**** RECORDS SUPPLIED ****

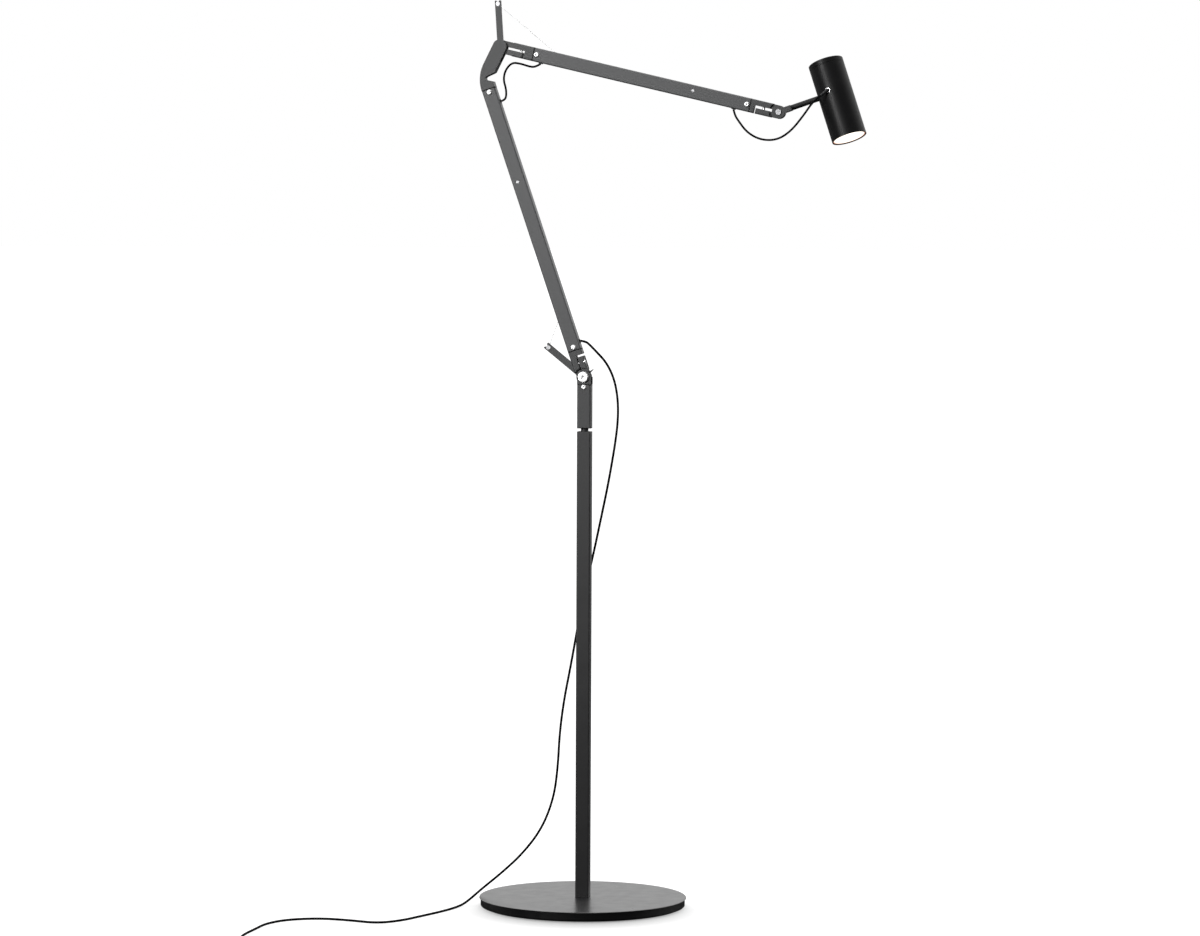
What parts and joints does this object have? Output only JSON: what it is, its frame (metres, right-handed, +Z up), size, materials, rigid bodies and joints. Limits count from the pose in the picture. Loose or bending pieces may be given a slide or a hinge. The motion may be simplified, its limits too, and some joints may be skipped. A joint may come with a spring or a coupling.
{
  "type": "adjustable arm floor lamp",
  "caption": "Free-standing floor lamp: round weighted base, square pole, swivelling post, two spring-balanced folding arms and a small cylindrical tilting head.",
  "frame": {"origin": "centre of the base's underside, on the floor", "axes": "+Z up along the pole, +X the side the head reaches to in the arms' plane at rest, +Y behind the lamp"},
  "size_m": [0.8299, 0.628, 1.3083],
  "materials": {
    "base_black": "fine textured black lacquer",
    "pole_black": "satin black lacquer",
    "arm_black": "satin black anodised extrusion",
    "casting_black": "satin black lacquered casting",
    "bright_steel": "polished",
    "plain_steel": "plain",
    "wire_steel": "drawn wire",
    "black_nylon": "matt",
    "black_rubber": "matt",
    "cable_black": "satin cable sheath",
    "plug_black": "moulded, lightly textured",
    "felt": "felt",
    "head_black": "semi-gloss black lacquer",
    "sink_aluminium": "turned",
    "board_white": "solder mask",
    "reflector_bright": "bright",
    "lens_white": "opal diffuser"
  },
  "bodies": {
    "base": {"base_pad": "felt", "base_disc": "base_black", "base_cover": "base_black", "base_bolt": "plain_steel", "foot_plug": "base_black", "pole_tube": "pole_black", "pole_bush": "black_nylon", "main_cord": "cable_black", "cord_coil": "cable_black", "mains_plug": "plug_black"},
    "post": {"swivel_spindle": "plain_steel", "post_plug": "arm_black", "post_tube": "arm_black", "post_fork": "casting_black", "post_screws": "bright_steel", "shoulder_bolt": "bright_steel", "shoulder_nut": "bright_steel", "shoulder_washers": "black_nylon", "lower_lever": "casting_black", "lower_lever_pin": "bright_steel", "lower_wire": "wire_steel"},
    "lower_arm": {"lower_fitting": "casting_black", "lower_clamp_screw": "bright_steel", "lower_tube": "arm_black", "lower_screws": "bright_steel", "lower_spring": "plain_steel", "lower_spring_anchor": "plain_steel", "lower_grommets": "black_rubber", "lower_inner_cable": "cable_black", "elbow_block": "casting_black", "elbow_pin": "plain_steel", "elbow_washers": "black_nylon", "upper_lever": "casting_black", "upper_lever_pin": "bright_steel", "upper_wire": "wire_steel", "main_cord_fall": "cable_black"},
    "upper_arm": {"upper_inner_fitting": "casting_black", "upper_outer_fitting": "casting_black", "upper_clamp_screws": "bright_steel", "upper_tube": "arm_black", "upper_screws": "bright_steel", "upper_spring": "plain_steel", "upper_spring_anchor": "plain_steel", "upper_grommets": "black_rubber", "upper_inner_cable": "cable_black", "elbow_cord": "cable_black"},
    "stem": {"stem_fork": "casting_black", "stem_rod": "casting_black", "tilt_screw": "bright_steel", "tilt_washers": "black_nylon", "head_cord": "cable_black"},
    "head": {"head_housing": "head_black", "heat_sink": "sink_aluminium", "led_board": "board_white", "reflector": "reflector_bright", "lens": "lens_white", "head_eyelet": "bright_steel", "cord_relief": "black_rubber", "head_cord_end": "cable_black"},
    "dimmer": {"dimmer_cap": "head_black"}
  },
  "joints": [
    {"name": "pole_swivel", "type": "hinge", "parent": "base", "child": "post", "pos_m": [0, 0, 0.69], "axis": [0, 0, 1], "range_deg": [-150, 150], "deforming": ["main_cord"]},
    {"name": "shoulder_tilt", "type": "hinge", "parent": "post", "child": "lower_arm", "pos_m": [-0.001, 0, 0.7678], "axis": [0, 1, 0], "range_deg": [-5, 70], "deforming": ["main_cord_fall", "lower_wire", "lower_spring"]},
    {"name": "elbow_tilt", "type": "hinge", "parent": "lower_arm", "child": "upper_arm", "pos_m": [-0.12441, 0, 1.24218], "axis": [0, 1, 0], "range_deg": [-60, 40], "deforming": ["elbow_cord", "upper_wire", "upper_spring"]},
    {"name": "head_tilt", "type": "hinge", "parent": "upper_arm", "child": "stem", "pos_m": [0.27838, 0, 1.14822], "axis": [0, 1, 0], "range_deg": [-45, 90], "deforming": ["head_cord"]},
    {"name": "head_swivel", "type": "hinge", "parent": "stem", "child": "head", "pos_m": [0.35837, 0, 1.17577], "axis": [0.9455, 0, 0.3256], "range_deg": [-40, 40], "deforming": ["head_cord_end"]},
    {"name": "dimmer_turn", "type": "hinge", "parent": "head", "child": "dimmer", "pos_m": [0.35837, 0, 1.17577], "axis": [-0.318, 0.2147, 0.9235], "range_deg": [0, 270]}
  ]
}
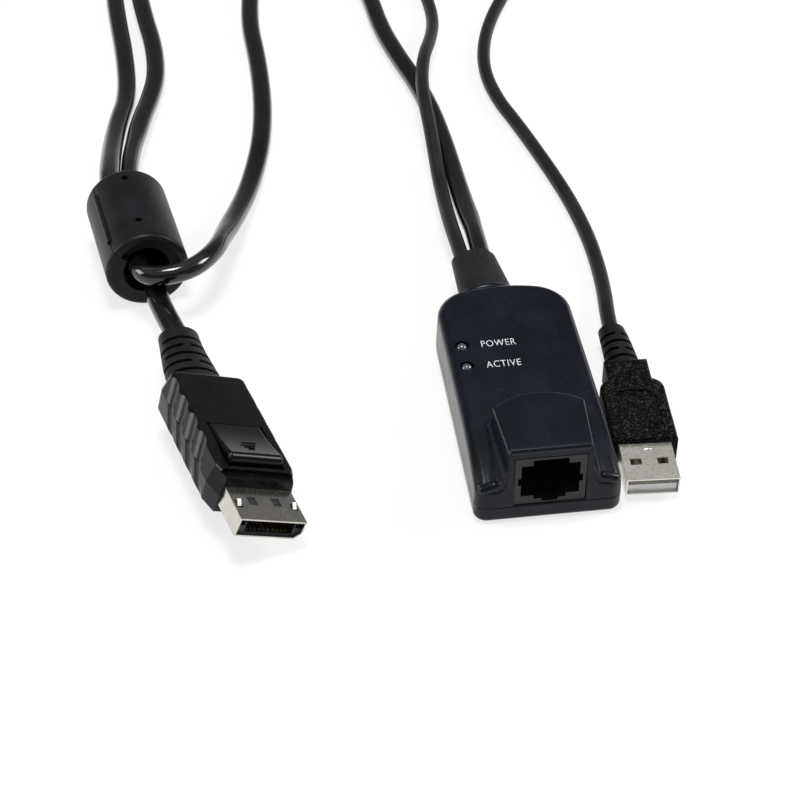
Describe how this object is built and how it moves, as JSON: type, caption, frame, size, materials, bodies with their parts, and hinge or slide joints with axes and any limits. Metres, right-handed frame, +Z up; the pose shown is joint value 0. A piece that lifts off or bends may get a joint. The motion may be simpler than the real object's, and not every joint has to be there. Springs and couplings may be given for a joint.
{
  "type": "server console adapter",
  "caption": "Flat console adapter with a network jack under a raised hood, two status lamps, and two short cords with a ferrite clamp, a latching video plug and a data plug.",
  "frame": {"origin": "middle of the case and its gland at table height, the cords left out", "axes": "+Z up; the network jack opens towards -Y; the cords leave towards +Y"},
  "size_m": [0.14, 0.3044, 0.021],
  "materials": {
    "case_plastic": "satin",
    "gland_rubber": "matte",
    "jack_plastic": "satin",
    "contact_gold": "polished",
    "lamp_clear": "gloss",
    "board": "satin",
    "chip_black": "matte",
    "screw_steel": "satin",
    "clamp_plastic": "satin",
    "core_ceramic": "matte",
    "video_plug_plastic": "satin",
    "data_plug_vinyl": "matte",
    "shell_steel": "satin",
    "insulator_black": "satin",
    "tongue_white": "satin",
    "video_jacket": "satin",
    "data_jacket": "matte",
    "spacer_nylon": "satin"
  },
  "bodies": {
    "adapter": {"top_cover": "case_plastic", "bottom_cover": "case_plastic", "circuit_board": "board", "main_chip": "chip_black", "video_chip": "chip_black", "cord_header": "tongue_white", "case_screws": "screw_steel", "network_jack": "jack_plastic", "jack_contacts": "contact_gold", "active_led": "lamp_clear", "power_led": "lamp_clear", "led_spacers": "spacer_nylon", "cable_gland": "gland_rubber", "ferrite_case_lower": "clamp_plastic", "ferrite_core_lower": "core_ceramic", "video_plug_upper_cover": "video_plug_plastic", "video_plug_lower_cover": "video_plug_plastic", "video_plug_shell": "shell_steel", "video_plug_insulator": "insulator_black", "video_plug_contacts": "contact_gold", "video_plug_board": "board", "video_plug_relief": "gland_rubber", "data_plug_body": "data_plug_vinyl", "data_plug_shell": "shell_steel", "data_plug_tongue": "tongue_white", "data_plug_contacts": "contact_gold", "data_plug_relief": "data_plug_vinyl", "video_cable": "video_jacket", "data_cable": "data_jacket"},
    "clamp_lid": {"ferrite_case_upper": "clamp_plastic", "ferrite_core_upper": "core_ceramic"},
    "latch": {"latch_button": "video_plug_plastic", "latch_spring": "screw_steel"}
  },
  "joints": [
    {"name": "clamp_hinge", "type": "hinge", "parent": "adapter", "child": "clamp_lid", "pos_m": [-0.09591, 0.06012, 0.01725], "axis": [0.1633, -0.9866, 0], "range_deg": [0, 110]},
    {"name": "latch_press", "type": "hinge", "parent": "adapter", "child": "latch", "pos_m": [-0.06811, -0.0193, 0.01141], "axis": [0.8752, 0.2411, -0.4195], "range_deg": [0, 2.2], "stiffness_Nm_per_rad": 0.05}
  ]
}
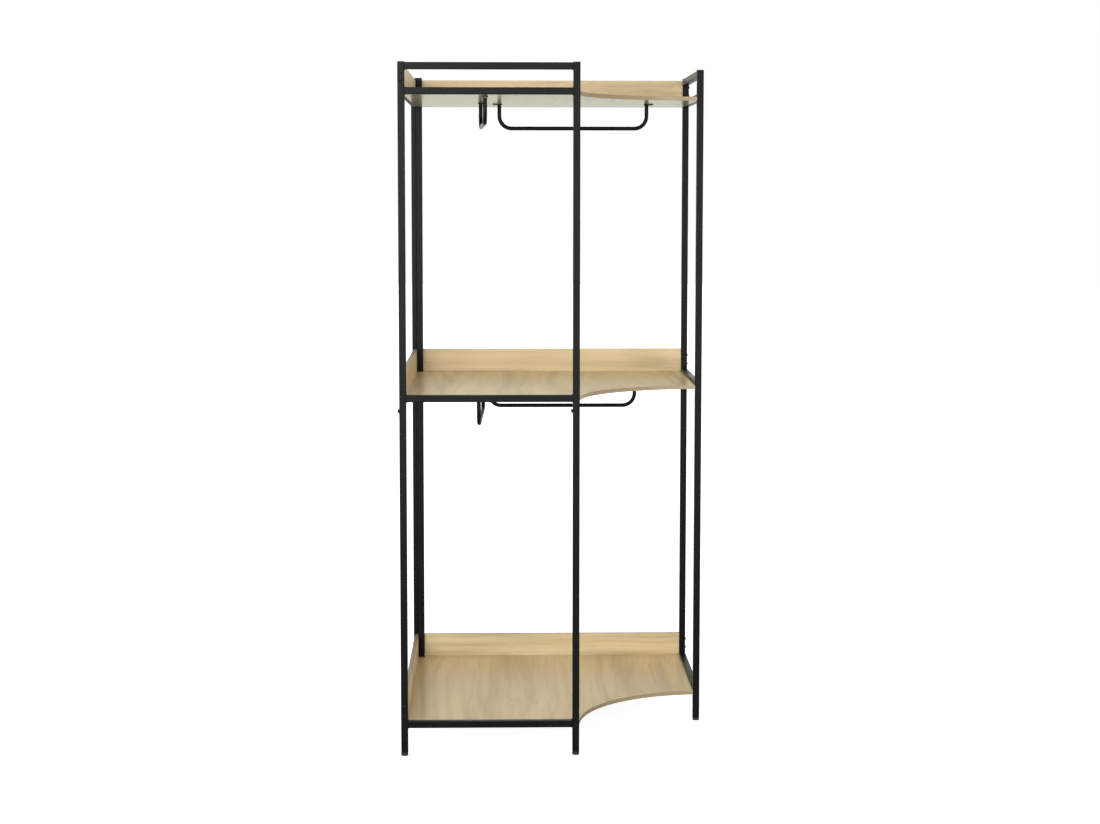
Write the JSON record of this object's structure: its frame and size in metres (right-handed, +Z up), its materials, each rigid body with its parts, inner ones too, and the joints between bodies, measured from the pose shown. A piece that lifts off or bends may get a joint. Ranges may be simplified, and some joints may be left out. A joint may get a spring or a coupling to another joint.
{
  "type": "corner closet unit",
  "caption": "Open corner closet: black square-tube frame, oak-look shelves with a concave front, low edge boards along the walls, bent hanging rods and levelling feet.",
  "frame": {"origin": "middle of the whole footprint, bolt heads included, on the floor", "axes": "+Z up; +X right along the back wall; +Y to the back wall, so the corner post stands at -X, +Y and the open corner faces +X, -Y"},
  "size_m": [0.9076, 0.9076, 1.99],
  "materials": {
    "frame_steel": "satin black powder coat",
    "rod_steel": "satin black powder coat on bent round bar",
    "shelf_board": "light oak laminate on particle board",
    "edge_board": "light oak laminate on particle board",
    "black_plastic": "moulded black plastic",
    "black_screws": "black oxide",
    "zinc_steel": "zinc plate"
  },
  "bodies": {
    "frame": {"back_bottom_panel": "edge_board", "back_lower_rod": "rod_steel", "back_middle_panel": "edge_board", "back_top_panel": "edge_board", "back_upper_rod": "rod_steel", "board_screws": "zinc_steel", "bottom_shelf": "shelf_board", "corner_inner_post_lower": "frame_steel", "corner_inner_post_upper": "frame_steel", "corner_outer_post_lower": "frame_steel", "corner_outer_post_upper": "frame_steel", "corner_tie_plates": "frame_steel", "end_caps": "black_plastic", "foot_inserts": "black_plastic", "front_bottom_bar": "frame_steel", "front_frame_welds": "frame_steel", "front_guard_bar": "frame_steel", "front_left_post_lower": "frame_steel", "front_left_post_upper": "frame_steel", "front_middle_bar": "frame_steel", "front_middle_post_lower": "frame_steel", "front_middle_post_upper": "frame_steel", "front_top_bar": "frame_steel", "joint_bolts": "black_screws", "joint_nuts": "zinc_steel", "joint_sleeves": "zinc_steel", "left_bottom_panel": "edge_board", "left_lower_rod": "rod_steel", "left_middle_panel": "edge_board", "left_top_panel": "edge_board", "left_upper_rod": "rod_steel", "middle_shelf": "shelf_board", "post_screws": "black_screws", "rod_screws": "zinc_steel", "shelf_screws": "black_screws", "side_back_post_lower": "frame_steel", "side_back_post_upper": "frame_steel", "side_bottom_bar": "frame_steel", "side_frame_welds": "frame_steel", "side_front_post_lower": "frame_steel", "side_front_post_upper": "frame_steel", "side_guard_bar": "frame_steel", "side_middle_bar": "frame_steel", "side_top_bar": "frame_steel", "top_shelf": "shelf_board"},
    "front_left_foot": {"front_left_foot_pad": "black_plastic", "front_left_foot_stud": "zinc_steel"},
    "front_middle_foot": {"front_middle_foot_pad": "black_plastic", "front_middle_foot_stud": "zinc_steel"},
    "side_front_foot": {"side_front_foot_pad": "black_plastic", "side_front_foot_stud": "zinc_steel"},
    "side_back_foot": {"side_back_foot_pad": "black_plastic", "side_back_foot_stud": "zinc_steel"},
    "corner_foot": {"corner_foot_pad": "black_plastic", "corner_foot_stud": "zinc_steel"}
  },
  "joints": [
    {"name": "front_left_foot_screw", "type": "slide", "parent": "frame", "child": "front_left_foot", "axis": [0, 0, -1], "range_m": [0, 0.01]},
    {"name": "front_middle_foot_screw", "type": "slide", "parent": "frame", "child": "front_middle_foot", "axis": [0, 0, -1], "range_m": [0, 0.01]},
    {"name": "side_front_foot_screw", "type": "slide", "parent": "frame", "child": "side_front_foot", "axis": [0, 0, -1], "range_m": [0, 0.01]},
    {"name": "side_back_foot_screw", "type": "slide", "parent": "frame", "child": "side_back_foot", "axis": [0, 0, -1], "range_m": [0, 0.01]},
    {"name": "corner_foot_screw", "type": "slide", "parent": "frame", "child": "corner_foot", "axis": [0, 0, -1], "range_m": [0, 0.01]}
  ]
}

****

How many of the lines above contain the string "axes"? Give the number only.

▶ _RESPONSE TO THE TASK_
4